The Tigers' offense is pretty much like the rest of the team, very average. If Ordonez produces a .300-30-100 season like he did regularly for Chicago, that'd help the Tigers' offense. Curtis Granderson had an impressive debut and could also help the Tigers' offense. The Tigers finished 16th in defensive efficiency last year and will probably be average defensively again in 2006.

Rotations: 1. White Sox, 2. Twins, 3. Indians, 4. Tigers, 5. Royals
Bullpens: 1a. White Sox, 1b. Indians, 1c. Twins (3-way tie for first essentially), 4. Royals, 5. Tigers
Offense: 1. Indians, 2. White Sox, 3. Tigers, 4. Royals (maybe generous), 5. Twins

It's pretty tough to put the Royals ahead of anyone in the division in most categories. The White Sox, Indians and Twins all have outstanding bullpens with proven pitchers. The Royals could certainly join that group of outstanding bullpens if the young power arms pitch well. The Royals' offense and rotations should be improved, but not enough to move up in the division.


At 4:35 PM, Anonymous Anonymous said...

Just wanted to post and give you some encouragement for the nice work you do on this blog, Sooner. Keep it up. I think your posts on the Insiders forum are excellent as well (ouweatherman, I'm assuming?)

At 11:03 PM, Anonymous Anonymous said...

Ditto. As a Bostonian and avid fantasy baseball player, I find it hard to get this type of coverage of the Royals and the AL Central Division here in the Northeast. I looked around for a decent Royals blog and am glad to have found yours.

I like the Royals moves so far this offseason. They're being fiscally responsible and buying time for their youngsters to develop. On that score, I hope you're planning a review of the organization's top ten prospects!

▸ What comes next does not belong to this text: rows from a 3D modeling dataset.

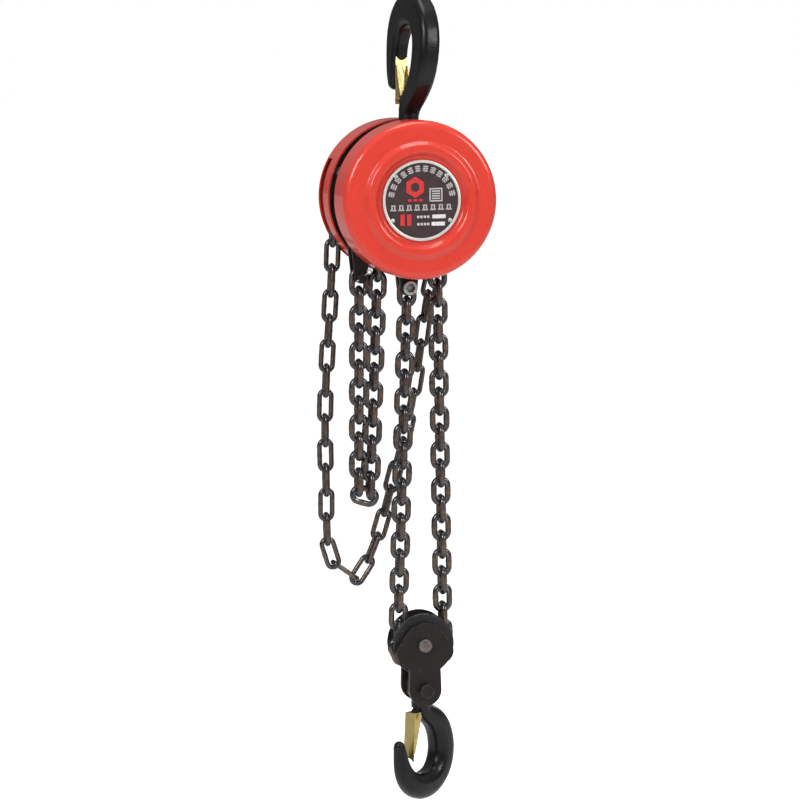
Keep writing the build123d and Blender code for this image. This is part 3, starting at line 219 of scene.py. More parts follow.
# ---------------------------------------------------------------- finishes
def red_paint():
    colour = (0.73, 0.048, 0.027)
    material, tree, shader, coords = start_finish("red_enamel", colour, 0.3)
    patches = noise(tree, coords, 14.0, 3.0)
    body = mixed(tree, patches, (0.75, 0.052, 0.030), (0.68, 0.040, 0.023))
    specks = steps(tree, noise(tree, coords, 700.0, 2.0), (0.745, 0.0), (0.765, 1.0))
    body = mixed(tree, specks, body, (0.86, 0.42, 0.36))
    # Painted shade: an ambient-occlusion mask darkens the red to a deeper red in corners and recesses.
    painted_shade = occlusion_shade_share(tree, 0.006, 0.35, 0.80)
    body = mixed(tree, combined(tree, "MULTIPLY", painted_shade, 0.55), body, (0.26, 0.018, 0.016))
    tree.links.new(body, shader.inputs["Base Color"])
    smears = noise(tree, coords, 45.0, 5.0, 0.6)
    tree.links.new(steps(tree, smears, (0.3, 0.24), (0.75, 0.40)), shader.inputs["Roughness"])
    shader.inputs["Specular IOR Level"].default_value = 0.25
    shader.inputs["Coat Weight"].default_value = 0.55
    shader.inputs["Coat Roughness"].default_value = 0.06
    orange_peel = noise(tree, coords, 520.0, 2.0, 0.4)
    pressing = noise(tree, coords, 22.0, 2.0, 0.3)
    relief(tree, shader, (pressing, 0.0012, 0.12), (orange_peel, 0.0001, 0.22))
    return material


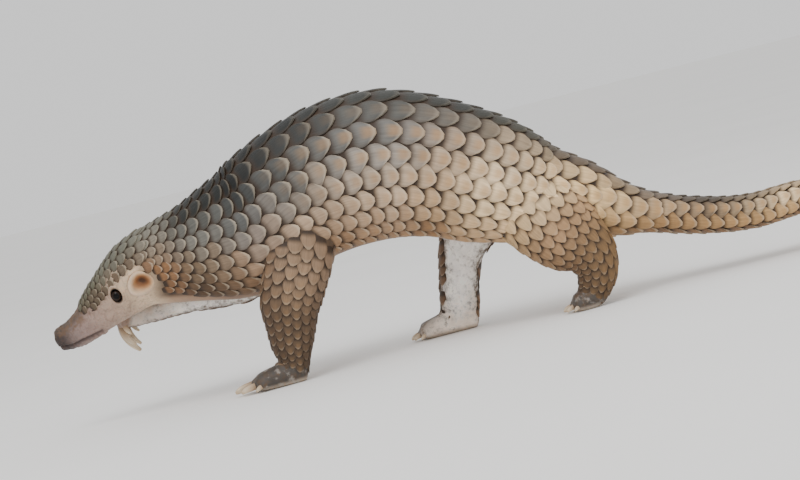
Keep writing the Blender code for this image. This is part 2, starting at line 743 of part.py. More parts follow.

Barring a complete collapse by Detroit, I don't think there's any way the Royals don't finish last in the division, but they've improved their roster, and that should certainly result in more wins in '06.

Happy New Year!

At 1:43 PM, Blogger SoonerRoyal said...

Thanks for the kind words. I'll do a review of the top 10 prospects shortly!

At 11:45 PM, Anonymous Anonymous said...

Nice post, but I think the Twins' bullpen is clearly the best in the central.